I bought a new PC from Jim a few months ago as well with Win10 installed & pre-tweaked, and it's been perfect so far. Never uses more than 2-3 GB at boot. Shoot him a note - he has been incredibly helpful for me and knows his stuff!


----------



## SpeakPianissimoAndCarry.. (Jun 16, 2016)

rgames said:


> If I recall correctly, superfetch RAM use was always written over as necessary so it wasn't reported as "in use" by the OS.
> 
> Is that not the case? Maybe Win10 is different. I haven't even thought about superfetch in ages....

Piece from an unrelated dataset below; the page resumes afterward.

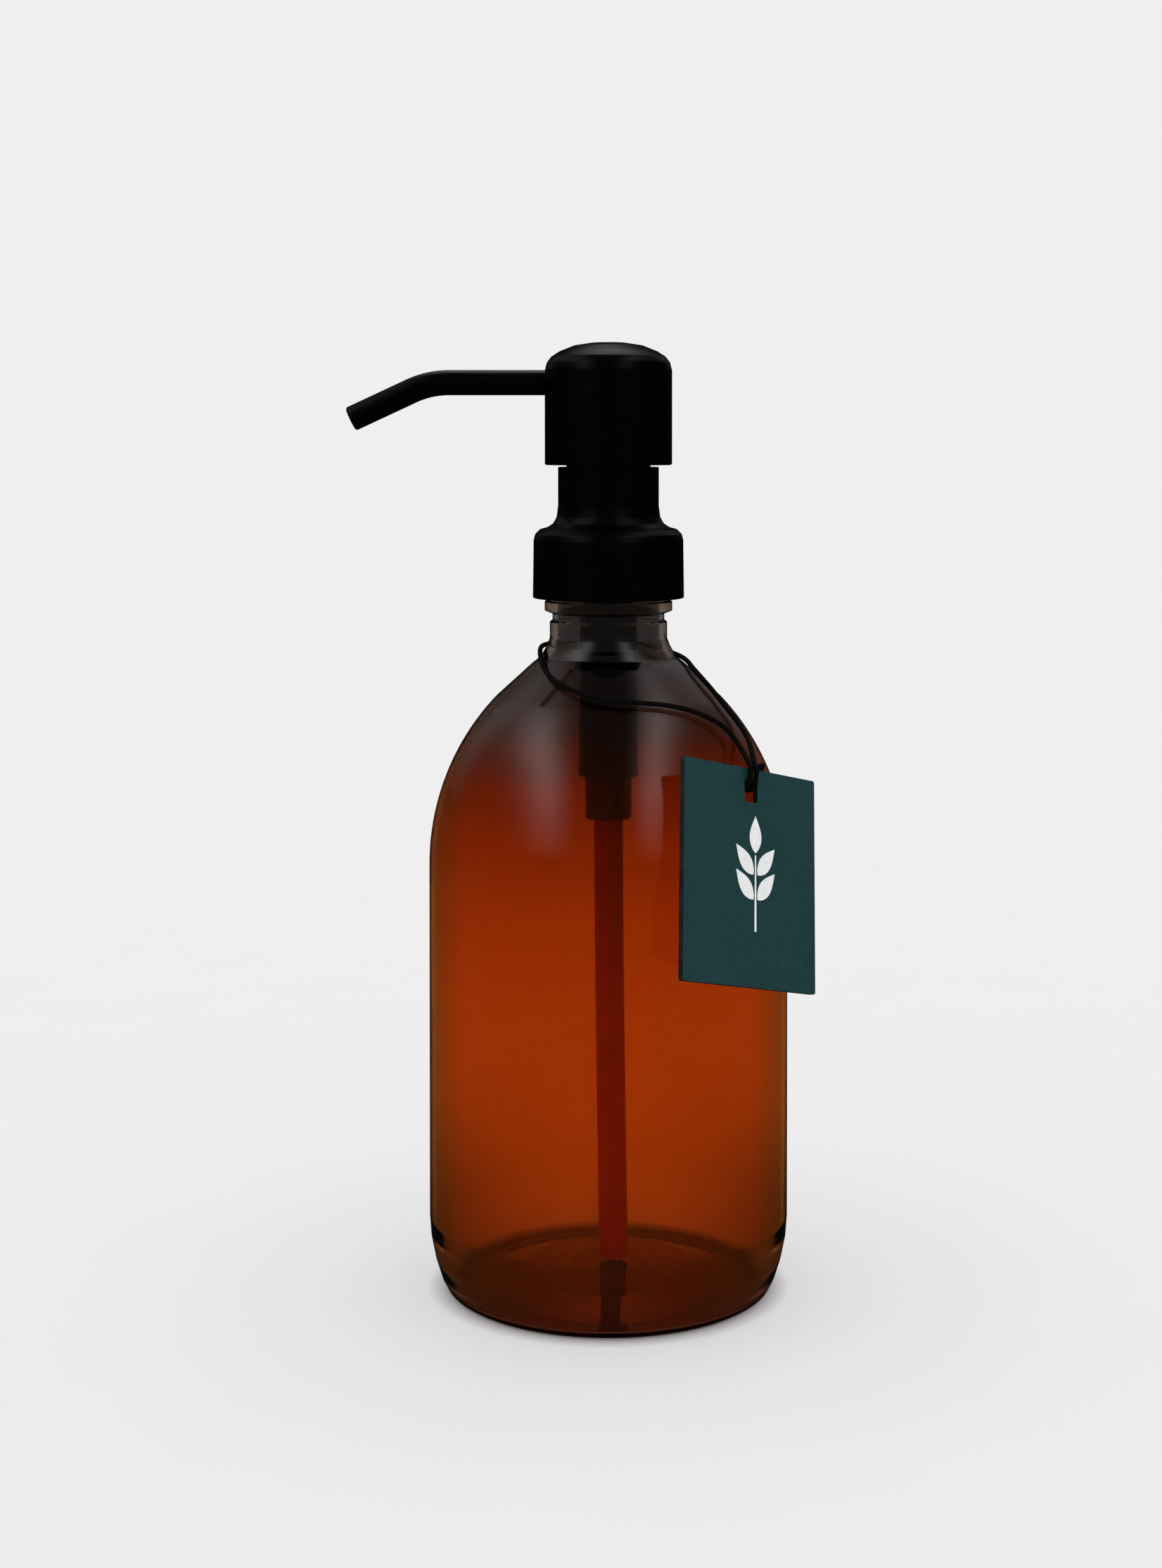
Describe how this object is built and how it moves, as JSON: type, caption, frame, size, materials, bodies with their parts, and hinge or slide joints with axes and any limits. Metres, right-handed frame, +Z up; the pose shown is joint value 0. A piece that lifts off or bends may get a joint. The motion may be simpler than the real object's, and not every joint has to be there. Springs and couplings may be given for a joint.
{
  "type": "soap pump dispenser",
  "caption": "Refillable amber bottle with a screw-on press pump, a swivelling curved spout and a blank hang tag on an elastic cord.",
  "frame": {"origin": "on the standing plane, under the middle of the footprint of bottle and spout together; the bottle's axis is 8.65 mm toward +X", "axes": "+Z up along the bottle's axis; the spout points along -X; +X is to the right and +Y away from the viewer in the front view"},
  "size_m": [0.095, 0.0835, 0.1932],
  "materials": {
    "amber_pet": "clear, glossy, tinted amber",
    "black_metal": "satin black",
    "dark_plastic": "moulded",
    "pale_plastic": "translucent, moulded",
    "spring_steel": "bright drawn wire",
    "soft_seal": "soft, matt",
    "tag_board": "matt printed board",
    "cord": "braided elastic"
  },
  "bodies": {
    "bottle": {"bottle": "amber_pet"},
    "pump_body": {"neck_gasket": "soft_seal", "pump_housing": "dark_plastic", "guide_bush": "dark_plastic", "valve_cage": "pale_plastic", "return_spring": "spring_steel", "dip_tube": "pale_plastic"},
    "closure": {"closure_shell": "black_metal", "closure_insert": "dark_plastic"},
    "inlet_valve": {"inlet_ball": "spring_steel"},
    "piston": {"piston_seal": "soft_seal"},
    "head": {"pump_stem": "dark_plastic", "actuator_core": "dark_plastic", "head_shell": "black_metal", "spout_tube": "black_metal"},
    "outlet_valve": {"outlet_ball": "spring_steel"},
    "cord": {"cord_loop": "cord"},
    "tag": {"hang_tag": "tag_board", "cord_end_left": "cord", "cord_end_right": "cord", "cord_knot": "cord"}
  },
  "joints": [
    {"name": "closure_lift", "type": "slide", "parent": "bottle", "child": "pump_body", "axis": [0, 0, 1], "range_m": [0, 0.00635]},
    {"name": "closure_turn", "type": "hinge", "parent": "pump_body", "child": "closure", "pos_m": [0.00865, 0, 0.147], "axis": [0, 0, 1], "range_deg": [0, 540]},
    {"name": "inlet_ball_lift", "type": "slide", "parent": "pump_body", "child": "inlet_valve", "axis": [0, 0, 1], "range_m": [0, 0.0018]},
    {"name": "pump_stroke", "type": "slide", "parent": "pump_body", "child": "piston", "axis": [0, 0, -1], "range_m": [0, 0.0095], "stiffness_N_per_m": 600, "springref_m": -0.01, "deforming": ["return_spring"]},
    {"name": "head_swivel", "type": "hinge", "parent": "piston", "child": "head", "pos_m": [0.00865, 0, 0.18], "axis": [0, 0, 1], "continuous": true},
    {"name": "outlet_ball_lift", "type": "slide", "parent": "head", "child": "outlet_valve", "axis": [0, 0, 1], "range_m": [0, 0.002]},
    {"name": "cord_turn", "type": "hinge", "parent": "bottle", "child": "cord", "pos_m": [0.00865, 0, 0.125], "axis": [0, 0, 1], "continuous": true},
    {"name": "tag_swing", "type": "hinge", "parent": "cord", "child": "tag", "pos_m": [0.03677, -0.02158, 0.10979], "axis": [-0.7092, -0.669, 0.2224], "range_deg": [0, 50]}
  ],
  "couplings": [
    {"joint": "closure_lift", "follows": "closure_turn", "m_per_rad": 0.0006737}
  ]
}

There are reported bugs with Win 10 Superfetch. If a person normally opens 18 GB of sound music software with a template, Superfetch might want to help them and open 18 GB every time. Forget Superfetch theory and how it should work. I am just saying it might be a Superfetch bug. If I am wrong, I am wrong. It does not hurt to turn it off. The worst that can happen is that the computer loads faster and the programs load slower. Goodness gracious, I am not saying this as an expert. I only have a master's degree in computer science. I was not saying this would work. I was just guessing as a fellow musician.


----------



## Matt Riley (Jun 17, 2016)

chimuelo said:


> 10 saves a RAM image when you shut it down.
> Close all of your apps, check Task Manager and leave it off for 5 minutes.
> See what happens.
> You might need to do it more than once.


That's interesting about the RAM image. I actually leave it off all night after I close VE Pro via "End Task". Maybe "End Task" is doing it?


----------



## AllanH (Jun 17, 2016)

Depending on your bios sleep settings, "shutdown" might actually be hibernate, which stores the entire memory imag on shutdown and reload on boot. I had this issue with this on a new 6700 box and Windows 10 Pro.

I had to turn off Powerstate S4 in the bios, and the problem want away. Search for Power State. Here is a link that I found during my research a while back. Good explanation.

https://msdn.microsoft.com/enus/library/windows/desktop/aa373229(v=vs.85).aspx

EDIT: if shutdown takes a "long time" with the disk light on, your likely hibernating and not shutting down.


----------